WORK INSTRUCTIONS: Say how many lines of these entries include the word "Write", and answer with the number alone.

MATERIALS PROVIDED:

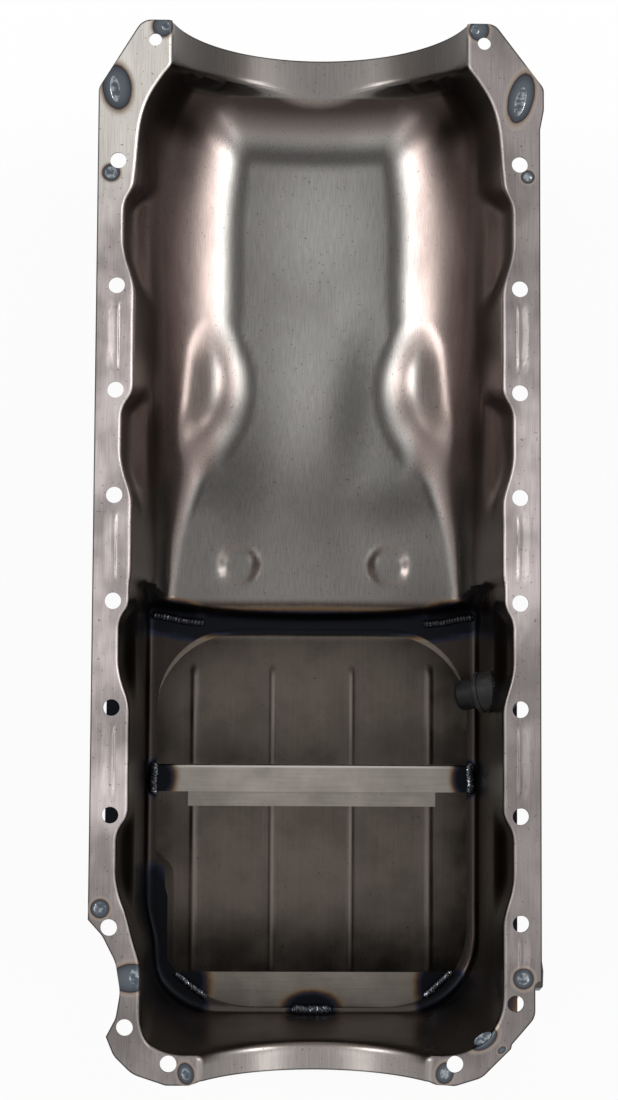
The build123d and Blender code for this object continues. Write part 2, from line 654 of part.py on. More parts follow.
...
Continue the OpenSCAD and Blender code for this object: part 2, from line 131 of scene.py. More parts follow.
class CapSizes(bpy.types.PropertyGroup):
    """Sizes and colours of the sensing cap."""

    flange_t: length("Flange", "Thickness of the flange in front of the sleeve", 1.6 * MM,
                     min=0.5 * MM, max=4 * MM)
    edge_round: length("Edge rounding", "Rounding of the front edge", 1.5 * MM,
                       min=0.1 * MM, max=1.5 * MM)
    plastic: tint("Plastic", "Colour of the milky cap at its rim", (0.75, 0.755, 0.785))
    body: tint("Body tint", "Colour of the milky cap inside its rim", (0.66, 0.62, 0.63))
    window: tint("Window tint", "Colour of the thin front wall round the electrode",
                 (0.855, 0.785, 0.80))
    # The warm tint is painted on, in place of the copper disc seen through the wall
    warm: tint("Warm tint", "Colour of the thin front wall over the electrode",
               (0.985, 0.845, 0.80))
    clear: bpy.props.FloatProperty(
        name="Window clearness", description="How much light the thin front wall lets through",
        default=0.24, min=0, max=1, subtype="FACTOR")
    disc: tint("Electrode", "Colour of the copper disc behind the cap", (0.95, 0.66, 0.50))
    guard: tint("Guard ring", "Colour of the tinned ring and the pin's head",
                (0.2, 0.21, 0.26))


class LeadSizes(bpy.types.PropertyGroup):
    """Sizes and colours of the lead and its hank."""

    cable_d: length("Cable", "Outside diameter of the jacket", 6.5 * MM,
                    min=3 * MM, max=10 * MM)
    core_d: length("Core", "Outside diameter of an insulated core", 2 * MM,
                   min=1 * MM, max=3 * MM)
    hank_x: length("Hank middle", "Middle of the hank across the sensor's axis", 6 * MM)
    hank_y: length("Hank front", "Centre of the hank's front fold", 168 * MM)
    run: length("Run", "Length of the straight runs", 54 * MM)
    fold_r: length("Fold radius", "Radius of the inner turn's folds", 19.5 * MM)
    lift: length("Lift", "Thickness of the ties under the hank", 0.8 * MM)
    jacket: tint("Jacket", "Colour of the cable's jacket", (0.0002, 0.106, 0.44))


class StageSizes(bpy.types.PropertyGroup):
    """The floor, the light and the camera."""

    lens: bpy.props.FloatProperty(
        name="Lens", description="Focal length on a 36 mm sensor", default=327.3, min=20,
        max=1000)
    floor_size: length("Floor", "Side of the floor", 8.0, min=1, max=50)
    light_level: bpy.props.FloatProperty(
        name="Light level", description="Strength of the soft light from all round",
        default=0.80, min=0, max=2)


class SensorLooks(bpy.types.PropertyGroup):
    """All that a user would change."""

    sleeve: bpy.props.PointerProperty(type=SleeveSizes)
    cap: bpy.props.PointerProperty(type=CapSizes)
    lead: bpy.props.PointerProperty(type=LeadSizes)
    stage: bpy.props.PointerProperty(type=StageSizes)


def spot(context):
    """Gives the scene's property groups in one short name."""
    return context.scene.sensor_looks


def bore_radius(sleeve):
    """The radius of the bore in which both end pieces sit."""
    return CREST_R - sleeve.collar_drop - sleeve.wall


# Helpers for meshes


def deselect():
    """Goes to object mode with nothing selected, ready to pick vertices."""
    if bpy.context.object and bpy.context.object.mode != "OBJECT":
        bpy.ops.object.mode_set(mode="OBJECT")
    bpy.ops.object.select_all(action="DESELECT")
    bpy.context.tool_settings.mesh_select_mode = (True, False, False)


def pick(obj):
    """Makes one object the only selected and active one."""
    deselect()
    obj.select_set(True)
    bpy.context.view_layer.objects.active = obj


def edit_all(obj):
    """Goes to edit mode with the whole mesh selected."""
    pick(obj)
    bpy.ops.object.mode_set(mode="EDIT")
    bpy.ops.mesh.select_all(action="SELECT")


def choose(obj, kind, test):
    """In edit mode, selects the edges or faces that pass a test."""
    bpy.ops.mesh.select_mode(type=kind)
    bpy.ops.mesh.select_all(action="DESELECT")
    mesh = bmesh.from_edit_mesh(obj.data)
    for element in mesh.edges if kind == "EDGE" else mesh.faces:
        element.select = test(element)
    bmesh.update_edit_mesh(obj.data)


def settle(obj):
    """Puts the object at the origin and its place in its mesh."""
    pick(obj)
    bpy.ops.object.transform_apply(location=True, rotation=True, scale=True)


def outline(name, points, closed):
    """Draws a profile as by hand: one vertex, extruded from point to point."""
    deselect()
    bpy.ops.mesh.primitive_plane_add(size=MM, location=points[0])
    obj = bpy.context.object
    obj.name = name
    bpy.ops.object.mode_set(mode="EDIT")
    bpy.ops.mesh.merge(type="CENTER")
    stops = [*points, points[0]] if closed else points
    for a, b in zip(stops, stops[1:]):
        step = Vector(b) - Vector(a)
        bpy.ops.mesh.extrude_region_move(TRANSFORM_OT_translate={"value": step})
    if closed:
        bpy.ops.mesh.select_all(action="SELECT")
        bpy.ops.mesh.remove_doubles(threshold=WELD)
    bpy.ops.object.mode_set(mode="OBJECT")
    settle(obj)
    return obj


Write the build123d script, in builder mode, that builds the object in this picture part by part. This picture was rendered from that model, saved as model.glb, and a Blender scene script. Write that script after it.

FINAL RESULT: 2